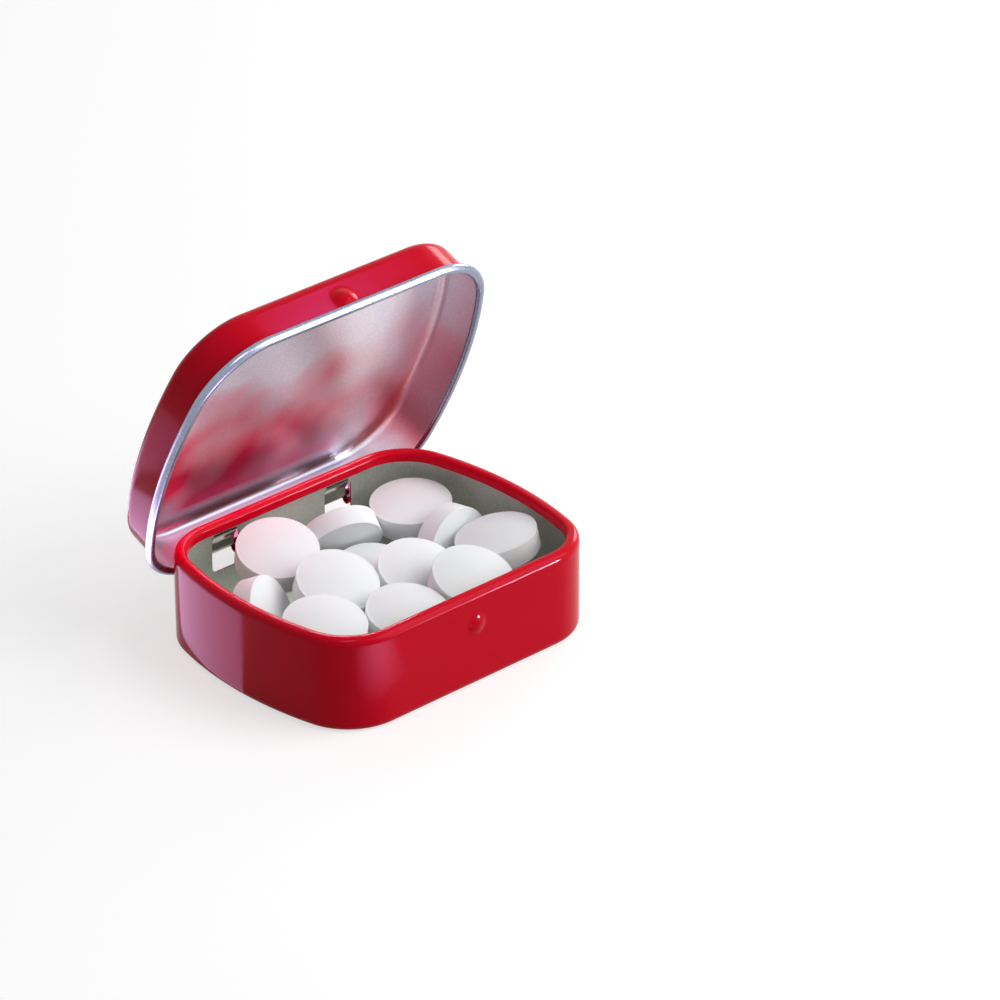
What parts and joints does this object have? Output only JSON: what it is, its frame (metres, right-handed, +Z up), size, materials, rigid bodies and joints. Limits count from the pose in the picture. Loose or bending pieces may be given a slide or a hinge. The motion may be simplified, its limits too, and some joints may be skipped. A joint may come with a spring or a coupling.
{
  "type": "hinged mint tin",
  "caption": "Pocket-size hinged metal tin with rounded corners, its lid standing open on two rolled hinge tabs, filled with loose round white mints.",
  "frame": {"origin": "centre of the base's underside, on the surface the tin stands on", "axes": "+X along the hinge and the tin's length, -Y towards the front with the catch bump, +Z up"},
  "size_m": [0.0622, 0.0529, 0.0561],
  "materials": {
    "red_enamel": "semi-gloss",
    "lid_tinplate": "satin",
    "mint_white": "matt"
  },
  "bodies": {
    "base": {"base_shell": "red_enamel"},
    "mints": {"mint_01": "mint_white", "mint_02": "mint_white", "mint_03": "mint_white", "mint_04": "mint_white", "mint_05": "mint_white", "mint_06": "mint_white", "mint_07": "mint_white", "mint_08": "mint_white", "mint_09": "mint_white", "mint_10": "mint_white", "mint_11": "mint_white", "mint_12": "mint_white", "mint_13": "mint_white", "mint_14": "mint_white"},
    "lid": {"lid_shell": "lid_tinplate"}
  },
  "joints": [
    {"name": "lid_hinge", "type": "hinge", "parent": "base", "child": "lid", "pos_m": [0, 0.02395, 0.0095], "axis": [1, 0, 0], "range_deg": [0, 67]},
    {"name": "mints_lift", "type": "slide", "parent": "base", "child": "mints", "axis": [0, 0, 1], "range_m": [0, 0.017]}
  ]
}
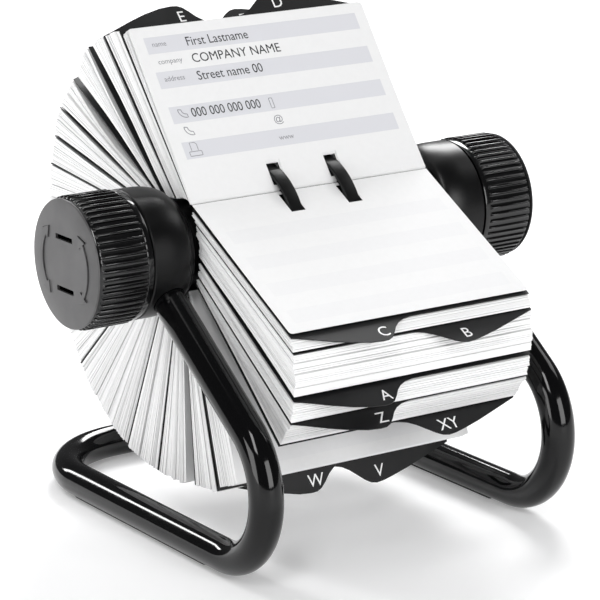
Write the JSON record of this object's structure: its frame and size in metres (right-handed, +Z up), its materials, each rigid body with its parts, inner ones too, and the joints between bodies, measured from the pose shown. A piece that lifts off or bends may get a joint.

=== Aim of the task ===
Quote the listing in full, please, keeping every line exact.

=== Complete answer ===
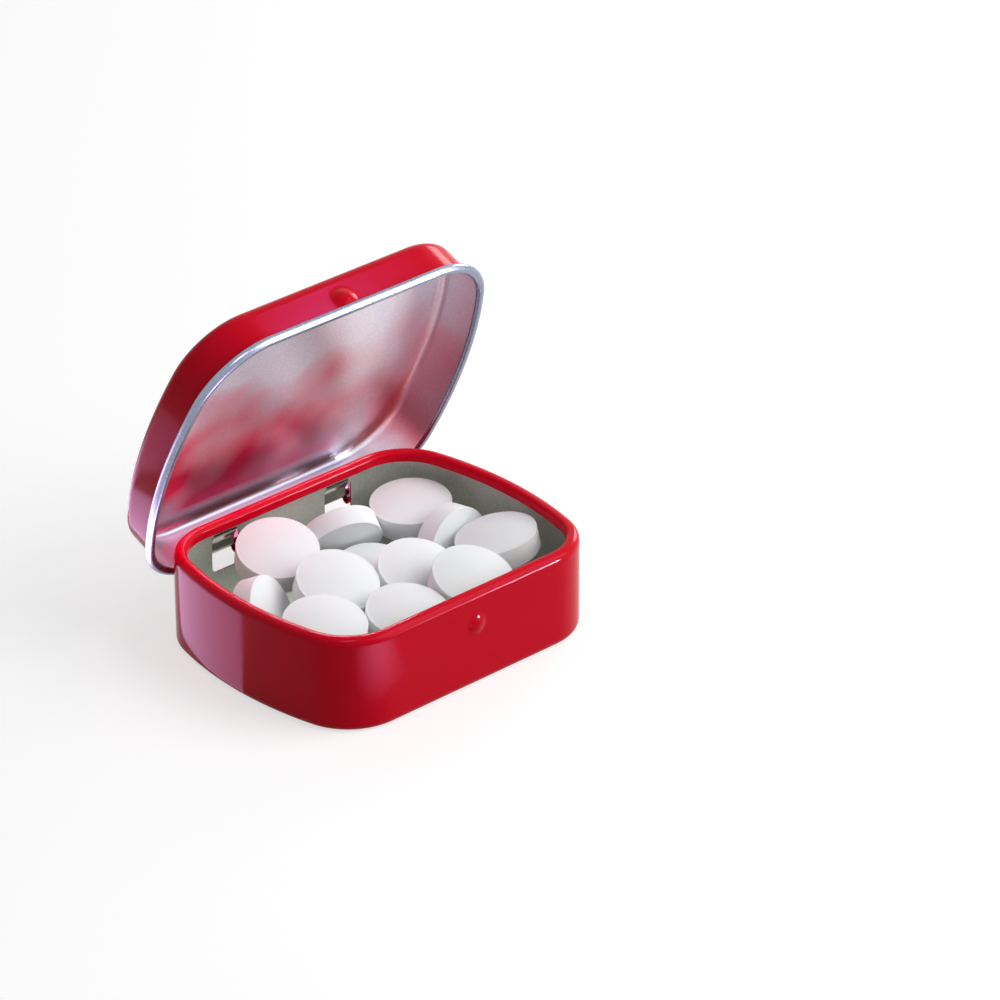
What parts and joints does this object have? Output only JSON: what it is, its frame (metres, right-handed, +Z up), size, materials, rigid bodies and joints. Limits count from the pose in the picture. Loose or bending pieces may be given a slide or a hinge. The motion may be simplified, its limits too, and some joints may be skipped. A joint may come with a spring or a coupling.
{
  "type": "hinged mint tin",
  "caption": "Pocket-size hinged metal tin with rounded corners, its lid standing open on two rolled hinge tabs, filled with loose round white mints.",
  "frame": {"origin": "centre of the base's underside, on the surface the tin stands on", "axes": "+X along the hinge and the tin's length, -Y towards the front with the catch bump, +Z up"},
  "size_m": [0.0622, 0.0529, 0.0561],
  "materials": {
    "red_enamel": "semi-gloss",
    "lid_tinplate": "satin",
    "mint_white": "matt"
  },
  "bodies": {
    "base": {"base_shell": "red_enamel"},
    "mints": {"mint_01": "mint_white", "mint_02": "mint_white", "mint_03": "mint_white", "mint_04": "mint_white", "mint_05": "mint_white", "mint_06": "mint_white", "mint_07": "mint_white", "mint_08": "mint_white", "mint_09": "mint_white", "mint_10": "mint_white", "mint_11": "mint_white", "mint_12": "mint_white", "mint_13": "mint_white", "mint_14": "mint_white"},
    "lid": {"lid_shell": "lid_tinplate"}
  },
  "joints": [
    {"name": "lid_hinge", "type": "hinge", "parent": "base", "child": "lid", "pos_m": [0, 0.02395, 0.0095], "axis": [1, 0, 0], "range_deg": [0, 67]},
    {"name": "mints_lift", "type": "slide", "parent": "base", "child": "mints", "axis": [0, 0, 1], "range_m": [0, 0.017]}
  ]
}
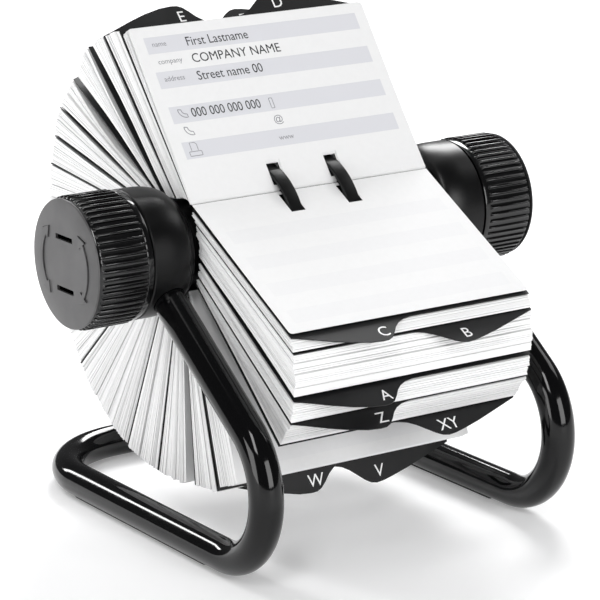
Write the JSON record of this object's structure: its frame and size in metres (right-handed, +Z up), its materials, each rigid body with its parts, inner ones too, and the joints between bodies, measured from the pose shown. A piece that lifts off or bends may get a joint.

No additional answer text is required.